My question is: Is this correct (or did I make a mistake and is the PDF correct) and what would you do to detect this situation in order to solve the rendering problem.
Note: I do need to be able to render these PDFs..
Solution
In the ISO32000 file there is a remark that symbolic TrueType fonts (flag bit 3 is on in the font descriptor) the encoding is not allowed and you should IGNORE it, using a simple 1on1 encoding always. SO all in all, if it is a symbolic font, I ignore the Encoding object altogether and this solves the problem.
The first point is that the file opens and renders correctly in Acrobat, so its almost certain that the file is correct. In fact it opens and renders correctly in a wide range of PDF consumers, so in fact it is correct.
The font in question is a TrueType font, so actually yes, there are two kinds of 'encoding'. First there is PDF/PostScript Encoding. This maps a character code into a glyph name. In your case it maps character code 1 to glyph name /A.
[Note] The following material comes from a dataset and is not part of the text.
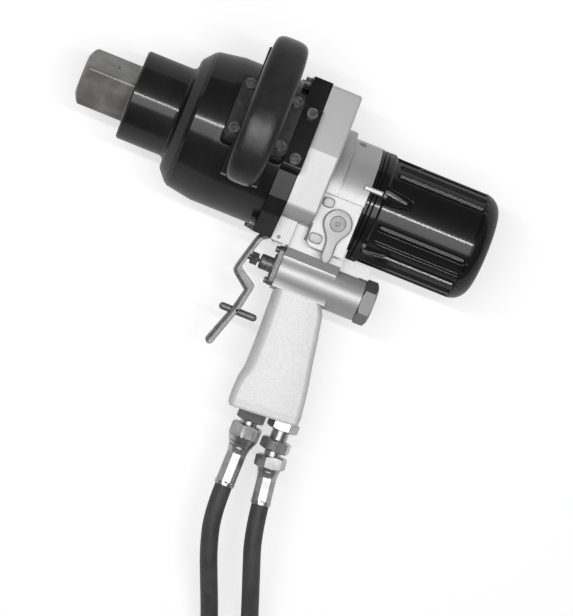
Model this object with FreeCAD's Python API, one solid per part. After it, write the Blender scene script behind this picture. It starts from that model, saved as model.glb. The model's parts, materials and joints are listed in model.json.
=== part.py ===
import FreeCAD, Part

import math
import os

# Hydraulic impact wrench lying on its side, in millimetres. The origin is the centre of the nose's front
# face on the output axis. The drive points along -X, the motor along +X, the grip along -Y.

V = FreeCAD.Vector
AXIS_X = V(1, 0, 0)
AXIS_Y = V(0, 1, 0)
AXIS_Z = V(0, 0, 1)

# Fits
RUN = 0.05
GAP = 0.3

# Square drive and anvil
DRIVE_SQUARE = 38.1
DRIVE_LENGTH = 45.2
DRIVE_CORNER_R = 3.0
DRIVE_TURN = 30.0
DRIVE_CROWN = 6.0
RETAINER_X = -20.4
RETAINER_R = 3.2
RETAINER_DEPTH = 12.0
RETAINER_OUT = 1.2
RETAINER_TRAVEL = 1.5
ANVIL_R = 26.0
ANVIL_CORE_R = 22.0
ANVIL_PILOT_R = 12.0
JAW_R = 29.7
JAW_HALF_WIDTH = 7.6

# Hammer case
NOSE_R = 39.3
NOSE_LENGTH = 43.8
NOSE_FILLET = 4.3
SHOULDER_R = 47.5
CONE_X = 55.3
TAPER_X = 78.2
CASE_R = 64.4
CASE_WALL = 6.0
CASE_BORE_R = CASE_R - CASE_WALL
CONE_R = CASE_R - 3.8
FLANGE_X = 135.7
FLANGE_LENGTH = 16.3
FLANGE_CREST = CASE_R + 5.2
FLANGE_FOOT = -CASE_R - 4.5
FACET_Y = 12.9
CASE_BOLT_ORBIT = CASE_R + 5.9
CASE_BOLT_ANGLES = (26.5, -27.0, -55.4, -124.6, -153.8, 153.8)
CASE_BOLT_HEAD_R = 5.0
CASE_BOLT_R = 3.0
BUSHING_BORE_R = 31.0
BUSHING_X = 7.0
BUSHING_LENGTH = 54.0
SEAL_LENGTH = 6.0
CASE_PAD_RISE = 1.2

# Hammer cage and hammers
CAGE_X = 64.5
CAGE_DISC = 7.0
CAGE_R = CASE_BORE_R - 0.9
CAGE_WEB_R = CAGE_R - 4.3
CAGE_WEB_HALF_ANGLE = 50.0
HAMMER_LENGTH = 27.4
HAMMER_R = CAGE_WEB_R - 5.2
HAMMER_BORE_R = 31.0
HAMMER_SIDE_GAP = 0.4
PIN_ORBIT_R = CAGE_R - 10.0
PIN_R = 6.0
HAMMER_SWING = 5.0

# Drive shaft, bearing and seal
SHAFT_R = 15.0
BEARING_OUTER_R = 27.5
BEARING_LENGTH = 15.0
BEARING_BALLS = 9
SHAFT_SEAL_LENGTH = 7.0

# Side loop handle
HANDLE_TILT = 17.5
HANDLE_X = 107.5
HANDLE_WIDTH = 32.0
HANDLE_HALF = 65.5
HANDLE_BAR = 22.0
SADDLE_X = 80.8
SADDLE_HALF = 30.0
SADDLE_TOP = CASE_R + 4.6
LOOP_HEIGHT = 58.0
LOOP_WAIST = 19.0
LOOP_TUCK = 7.0
LOOP_LAYERS = ((0.0, 0.0), (0.56, 1.4), (0.91, 4.6), (1.0, 8.0))
HANDLE_REACH = SADDLE_TOP + LOOP_HEIGHT
STRAP_THICKNESS = 4.5
CLAMP_LIP = 2.5
CLAMP_SCREW_HALF = 20.4
CLAMP_SCREW_X = (88.0, 128.8)
HANDLE_SCREW_R = 2.5
SCREW_FOOT = math.sqrt((CASE_BORE_R + 2.6) ** 2 - (CLAMP_SCREW_HALF - HANDLE_SCREW_R) ** 2)
BOSS_TOP = CASE_R + 10.6
BOSS_MIDDLE = -4.6
BOSS_HALF = 28.0
BOSS_SCREW_HALF = 21.0
BOSS_SCREW_X = FLANGE_X + FLANGE_LENGTH / 2

# Front plate and motor housing
PLATE_X = FLANGE_X + FLANGE_LENGTH
PLATE_LENGTH = 26.7
PLATE_EDGE_R = 3.5
BEARING_X = PLATE_X + 1.5
BEARING_SHOULDER_R = 25.5
PLATE_CREST = CASE_R + 4.0
PLATE_FOOT = 16.6 - CASE_R
PLATE_TOP = CASE_R + 3.0
FLOOR_Z = -CASE_R
MOTOR_Y = -12.75
MOTOR_R = 49.3
COLLAR_R = 54.2
COLLAR_LENGTH = 10.4
HOUSING_X = PLATE_X + PLATE_LENGTH
HOUSING_LENGTH = 35.0

# Gear motor
GEAR_TEETH = 12
GEAR_PITCH_R = -MOTOR_Y
GEAR_WIDTH = 25.0
GEAR_CASE_R = 40.5
GEAR_CASE_LENGTH = 34.4
END_PLATE = 14.0
WEAR_PLATE = (GEAR_CASE_LENGTH - GEAR_WIDTH) / 2.0 - RUN
GEAR_SHAFT_R = 7.5
IDLER_SHAFT_R = 6.0
GEAR_SCREW_ORBIT = 33.5
GEAR_SCREW_BITE = 7.0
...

In a PostScript font we would then look up the name /A in the CharStrings dictionary, and that would give us the character description, which we would then execute. Things are different with a TrueType font though.
You can find this on page 430 of the 1.7 PDF Reference Manual, where it states that:
"A TrueType font program’s built-in encoding maps directly from character codes to glyph descriptions by means of an internal data structure called a “cmap” (not to be confused with the CMap described in Section 5.6.4, “CMaps”)."
I believe in your case that you simply need to use the character code (0x01) directly in the CMAP sub table. This will give you a GID of 36.